Lab : Analyze files in Azure Databricks
Azure Databricks is a Microsoft Azure-based version of the popular open-source Databricks platform. Azure Databricks is built on Apache Spark, and offers a highly scalable solution for data engineering and analysis tasks that involve working with data in files. One of the benefits of Spark is support for a wide range of programming languages, including Java, Scala, Python, and SQL; making Spark a very flexible solution for data processing workloads including data cleansing and manipulation, statistical analysis and machine learning, and data analytics and visualization.

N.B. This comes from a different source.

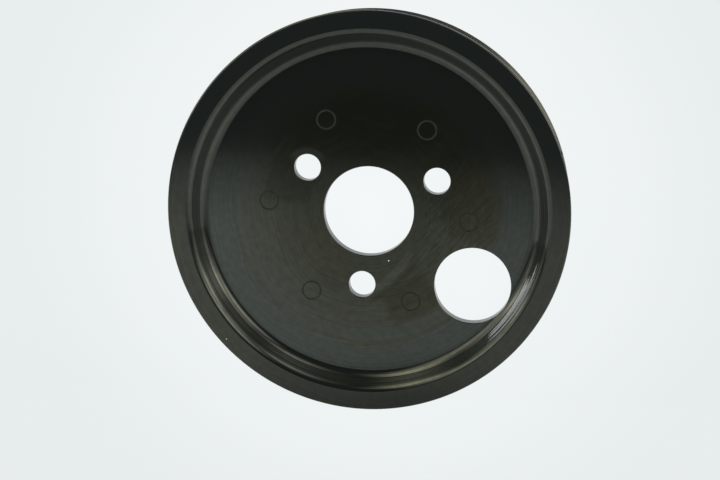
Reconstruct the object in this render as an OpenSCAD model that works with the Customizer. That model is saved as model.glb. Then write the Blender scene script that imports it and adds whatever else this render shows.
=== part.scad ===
// Power steering pump pulley: one plastic moulding with a ribbed belt rim and a flat, pierced web.
// It lies on the rear end of its rim, front face up. The origin is on the axis, at the rear end.

/* [Rim] */
// Diameter over the front flange
rim_d = 140; // [126:1:180]
// How far the front flange stands above the tips of the belt ribs
flange_step = 0.7; // [0.2:0.1:1.4]
// Width of the flat ring on the front, from the flange edge to the sloped wall
face_w = 6; // [5:0.1:8]
// Round on the outer edges of the rim
edge_round = 0.6; // [0.2:0.1:0.7]
// Thickness of the rim between the foot of the grooves and the rear cavity
rim_wall = 3.8; // [3:0.1:5]

/* [Belt grooves] */
// Number of grooves round the rim
groove_count = 5; // [4:1:8]
// Distance from one groove to the next
groove_pitch = 3.56; // [3.4:0.01:4]
// Angle between the two flanks of a groove
groove_angle = 40; // [38:1:44]
// Round in the foot of a groove
groove_round = 0.5; // [0.3:0.05:0.6]
// Round on the tip of a rib
rib_round = 0.25; // [0.15:0.05:0.35]
// Distance from the front face to the middle of the first groove
front_land = 3; // [2.9:0.1:5]
// Distance from the rear end to the middle of the last groove
rear_land = 2.5; // [2.5:0.1:5]

/* [Front recess] */
// Depth of the web below the front ring
recess_depth = 5.6; // [4.8:0.1:6.2]
// Width of the sloped wall between the front ring and the web, seen from the front
slope_w = 7.4; // [7.2:0.1:9]
// Round at the head of the sloped wall
head_round = 2.9; // [1:0.1:3.2]
// Round at the foot of the sloped wall
foot_round = 3.8; // [1:0.1:4]

/* [Web and rear cavity] */
// Thickness of the web
web_t = 4.4; // [3:0.1:6]
// Draft of the cavity wall, in degrees
rear_draft = 3; // [1:0.5:5]
// Round where the cavity wall meets the web
rear_round = 3; // [1:0.1:4]
// Round on the inner edge of the rear end
lip_round = 0.6; // [0.2:0.1:1]

/* [Holes] */
// Diameter of the centre bore
bore_d = 31.5; // [24:0.5:36]
// Diameter of the circle through the bolt holes
bolt_circle_d = 52.3; // [49:0.1:58]
// Number of bolt holes
bolt_count = 3; // [2:1:4]
// Diameter of a bolt hole
bolt_hole_d = 9.3; // [6.5:0.1:11]
// Diameter of the access hole
access_d = 26.7; // [16:0.1:27.5]
// How far the access hole cuts into the foot of the sloped wall
access_reach = 1.2; // [0.2:0.1:1.6]
// Edge break round every hole
hole_break = 0.3; // [0.1:0.05:0.5]

/* [Ejector marks] */
// Number of round pin marks on the web
mark_count = 6; // [3:3:6]
// Diameter of the fine ring that a pin leaves
mark_d = 6.4; // [4:0.1:7]
// Diameter of the circle through the pin marks
mark_circle_d = 70.2; // [69:0.1:73]
// Depth of the ring
mark_depth = 0.08; // [0.04:0.02:0.2]
// Round of the ring's section
mark_round = 0.35; // [0.3:0.05:0.6]

/* [Hidden] */
$fn = 180;

// Heights above the rear end
rim_w = front_land + (groove_count - 1) * groove_pitch + rear_land;
web_top = rim_w - recess_depth;
web_under = web_top - web_t;

// Radii of the rim
rim_r = rim_d / 2;
rib_r = rim_r - flange_step;
face_r = rim_r - face_w;
web_r = face_r - slope_w;

// Groove section: each flank is tangent to the round in the foot and to the round on the tip
flank = groove_angle / 2;
round_gap = (groove_pitch / 2 * cos(flank) - groove_round - rib_round) / sin(flank);
tip_r = rib_r - rib_round;
foot_r = tip_r - round_gap;
groove_r = foot_r - groove_round;

// Sloped wall: it is tangent to the round at its head and to the round at its foot
head = [face_r, rim_w - head_round];
foot = [web_r, web_top + foot_round];
span = head - foot;
slope = atan2(span.y, span.x) + asin((head_round + foot_round) / norm(span));
slope_out = [-sin(slope), cos(slope)];

// Cavity wall: it leans in by the draft, between the round on its lip and the round at its root
cavity_r = groove_r - rim_wall;
lip = [cavity_r + lip_round, lip_round];
lean = [cos(rear_draft), sin(rear_draft)];
lip_touch = lip - lip_round * lean;
root_z = web_under - rear_round;
root_in = (root_z - lip_touch.y) * tan(rear_draft) + rear_round / cos(rear_draft);
root = [lip_touch.x - root_in, root_z];
root_touch = root + rear_round * lean;

// The access hole lies on +X, and bolt holes and marks lie evenly to both sides of it
access_at = web_r + access_reach - access_d / 2;
cut = 1;

// Rim and web without rounds and grooves: one side of the section, from the axis outwards
module blank() {
    polygon([
        [0, web_under], [root.x, web_under], root_touch, lip_touch, [lip.x, 0],
        [rib_r - edge_round, 0], [rib_r, edge_round], [rib_r, rim_w - front_land],
        [rim_r, rim_w - front_land], [rim_r, rim_w - edge_round],
        [rim_r - edge_round, rim_w], [head.x, rim_w], head + head_round * slope_out,
        foot - foot_round * slope_out, [foot.x, web_top], [0, web_top]
    ]);
}

// Disc for a round of the section
module round_at(place, r) {
    translate(place) circle(r = r);
}

// One groove at height z, with the rib tips beside it; the flank on the upper side may reach higher
module groove(z, upper_step = 0) {
    upper_z = groove_pitch / 2 + upper_step * tan(flank);
    across = rib_round * sin(flank);
    along = rib_round * cos(flank);
    translate([0, z]) {
        difference() {
            polygon([
                [foot_r - groove_round * sin(flank), -groove_round * cos(flank)],
                [tip_r + across, -groove_pitch / 2 + along], [tip_r + across, -groove_pitch / 2],
                [rim_r + cut, -groove_pitch / 2], [rim_r + cut, upper_z],
                [tip_r + upper_step + across, upper_z],
                [tip_r + upper_step + across, upper_z - along],
                [foot_r - groove_round * sin(flank), groove_round * cos(flank)]
            ]);
            round_at([tip_r, -groove_pitch / 2], rib_round);
            round_at([tip_r + upper_step, upper_z], rib_round);
        }
        round_at([foot_r, 0], groove_round);
    }
}

// Full section of the moulding
module section() {
    difference() {
        union() {
            blank();
            round_at([rim_r - edge_round, rim_w - edge_round], edge_round);
            round_at([rib_r - edge_round, edge_round], edge_round);
            round_at(head, head_round);
            round_at(lip, lip_round);
        }
        round_at(foot, foot_round);
        round_at(root, rear_round);
        for (i = [0 : groove_count - 1])
            groove(rear_land + i * groove_pitch, i == groove_count - 1 ? flange_step : 0);
    }
}

// Hole through the web with its edges broken on both faces
module edged_hole(d) {
    r = d / 2;
    translate([0, 0, -cut]) cylinder(h = rim_w + 2 * cut, r = r);
    translate([0, 0, web_under - cut])
        cylinder(h = cut + hole_break, r1 = r + hole_break + cut, r2 = r);
    translate([0, 0, web_top - hole_break])
        cylinder(h = hole_break, r1 = r, r2 = r + hole_break);
}

module pulley() {
    color([0.08, 0.08, 0.075])
    difference() {
        rotate_extrude() section();
        edged_hole(bore_d);
        for (i = [0 : bolt_count - 1])
            rotate((i + 0.5) * 360 / bolt_count)
                translate([bolt_circle_d / 2, 0]) edged_hole(bolt_hole_d);
        translate([access_at, 0]) edged_hole(access_d);
        for (i = [0 : mark_count - 1])
            rotate((i + 0.5) * 360 / mark_count)
                translate([mark_circle_d / 2, 0, web_top + mark_round - mark_depth])
                    rotate_extrude() translate([mark_d / 2, 0]) circle(r = mark_round);
    }
}

pulley();
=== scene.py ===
import math
from functools import reduce
from types import SimpleNamespace

import bpy
from mathutils import Matrix, Vector


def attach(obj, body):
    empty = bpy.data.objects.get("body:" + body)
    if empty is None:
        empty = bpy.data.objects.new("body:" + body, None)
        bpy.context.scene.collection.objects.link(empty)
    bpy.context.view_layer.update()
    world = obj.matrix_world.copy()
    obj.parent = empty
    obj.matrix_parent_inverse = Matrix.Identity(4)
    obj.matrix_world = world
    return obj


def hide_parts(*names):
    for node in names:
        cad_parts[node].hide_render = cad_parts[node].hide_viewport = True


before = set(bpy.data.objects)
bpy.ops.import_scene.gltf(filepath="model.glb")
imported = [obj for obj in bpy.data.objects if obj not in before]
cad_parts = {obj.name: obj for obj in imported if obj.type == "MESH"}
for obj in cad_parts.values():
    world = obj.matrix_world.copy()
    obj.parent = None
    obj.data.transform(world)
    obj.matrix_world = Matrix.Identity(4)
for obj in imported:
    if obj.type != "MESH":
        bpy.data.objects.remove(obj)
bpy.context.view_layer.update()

MM = 0.001

# Sizes of the moulding, in metres and degrees. They repeat the part's source.
RIM_RADIUS = 70 * MM
FLANGE_STEP = 0.7 * MM
FACE_WIDTH = 6 * MM
EDGE_ROUND = 0.6 * MM
RIM_WALL = 3.8 * MM
GROOVES = 5
GROOVE_PITCH = 3.56 * MM
GROOVE_FLANK = 20
GROOVE_ROUND = 0.5 * MM
RIB_ROUND = 0.25 * MM
FRONT_LAND = 3 * MM
REAR_LAND = 2.5 * MM
RECESS_DEPTH = 5.6 * MM
SLOPE_WIDTH = 7.4 * MM
HEAD_ROUND = 2.9 * MM
FOOT_ROUND = 3.8 * MM
WEB_THICKNESS = 4.4 * MM
REAR_DRAFT = 3
REAR_ROUND = 3 * MM
LIP_ROUND = 0.6 * MM
BORE_RADIUS = 15.75 * MM
BOLT_HOLES = 3
BOLT_CIRCLE = 26.15 * MM
BOLT_HOLE_RADIUS = 4.65 * MM
ACCESS_RADIUS = 13.35 * MM
ACCESS_REACH = 1.2 * MM
HOLE_BREAK = 0.3 * MM
PIN_MARKS = 6
PIN_MARK_CIRCLE = 35.1 * MM
PIN_MARK_RADIUS = 3.2 * MM
PIN_MARK_DEPTH = 0.08 * MM
PIN_MARK_ROUND = 0.35 * MM

RIM_WIDTH = FRONT_LAND + (GROOVES - 1) * GROOVE_PITCH + REAR_LAND
WEB_TOP = RIM_WIDTH - RECESS_DEPTH
WEB_UNDER = WEB_TOP - WEB_THICKNESS
RIB_RADIUS = RIM_RADIUS - FLANGE_STEP
FACE_RADIUS = RIM_RADIUS - FACE_WIDTH
WEB_RADIUS = FACE_RADIUS - SLOPE_WIDTH
ACCESS_AT = WEB_RADIUS + ACCESS_REACH - ACCESS_RADIUS

# Groove section: each flank is tangent to the round in the foot and to the round on the tip
GROOVE_LEAN = math.radians(GROOVE_FLANK)
ROUND_GAP = (GROOVE_PITCH / 2 * math.cos(GROOVE_LEAN) - GROOVE_ROUND - RIB_ROUND) / math.sin(GROOVE_LEAN)
TIP_RADIUS = RIB_RADIUS - RIB_ROUND

# How finely the turned shapes are stepped, and how far the core pins reach past the moulding
ROUND_STEPS = 360
ACCESS_STEPS = 180
BOLT_STEPS = 96
PIN_STEPS = 72
CUT = 2 * MM

# The nub of moulding flash on the flange: its angle round the axis and its half sizes
NUB_ANGLE = 53.7
NUB_HALF_SIZES = (0.35 * MM, 0.7 * MM, 0.4 * MM)

# Zones of the finish by distance from the axis: the range over which each comes in or goes out
INNER_WEB_END = (36 * MM, 49 * MM)
PIN_RINGS_END = (45 * MM, 46 * MM)
WEB_END = (55.8 * MM, 56.8 * MM)
SLOPE_START = (57 * MM, 58 * MM)
SLOPE_END = (63 * MM, 63.8 * MM)
TURNED_START = (59.6 * MM, 59.8 * MM)
TURNED_END = (61.5 * MM, 61.7 * MM)
FRONT_RING_START = (63.2 * MM, 64.5 * MM)

# Colours of the plastic and of what is on it
WEB_BLACK = (0.006, 0.0074, 0.0082)
INNER_WEB_BLACK = (0.0042, 0.0052, 0.0048)
HAZE_BLACK = (0.0052, 0.0052, 0.0038)
FRONT_RING_BLACK = (0.0076, 0.0099, 0.0116)
TURNED_BLACK = (0.0095, 0.0108, 0.0108)
# Painted reflection: a lighter grey that stands for light mirrored on one side of a bolt hole
PAINTED_HALO_GREY = (0.0145, 0.015, 0.0155)
FILM_BROWN = (0.0075, 0.0066, 0.0038)
PIN_RING_GREY = (0.0135, 0.0145, 0.0135)

# Tints of the gloss
WEB_TINT = (0.94, 1, 0.99)
INNER_WEB_TINT = (1, 0.99, 0.9)
FILM_TINT = (1, 0.97, 0.83)
SLOPE_TINT = (1, 0.985, 0.92)
FRONT_RING_TINT = (1, 0.95, 0.83)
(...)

Lab : Delta-Lake in Azure Databricks
Delta Lake is an open source project to build a transactional data storage layer for Spark on top of a data lake. Delta Lake adds support for relational semantics for both batch and streaming data operations, and enables the creation of a Lakehouse architecture in which Apache Spark can be used to process and query data in tables that are based on underlying files in the data lake.
Lab : Azure Databricks SQL
SQL is an industry-standard language for querying and manipulating data. Many data analysts perform data analytics by using SQL to query tables in a relational database. Azure Databricks includes SQL functionality that builds on Spark and Delta Lake technologies to provide a relational database layer over files in a data lake..
Lab : Azure Databricks with Azure Data Factory
You can use notebooks in Azure Databricks to perform data engineering tasks, such as processing data files and loading data into tables. When you need to orchestrate these tasks as part of a data engineering pipeline, you can use Azure Data Factory.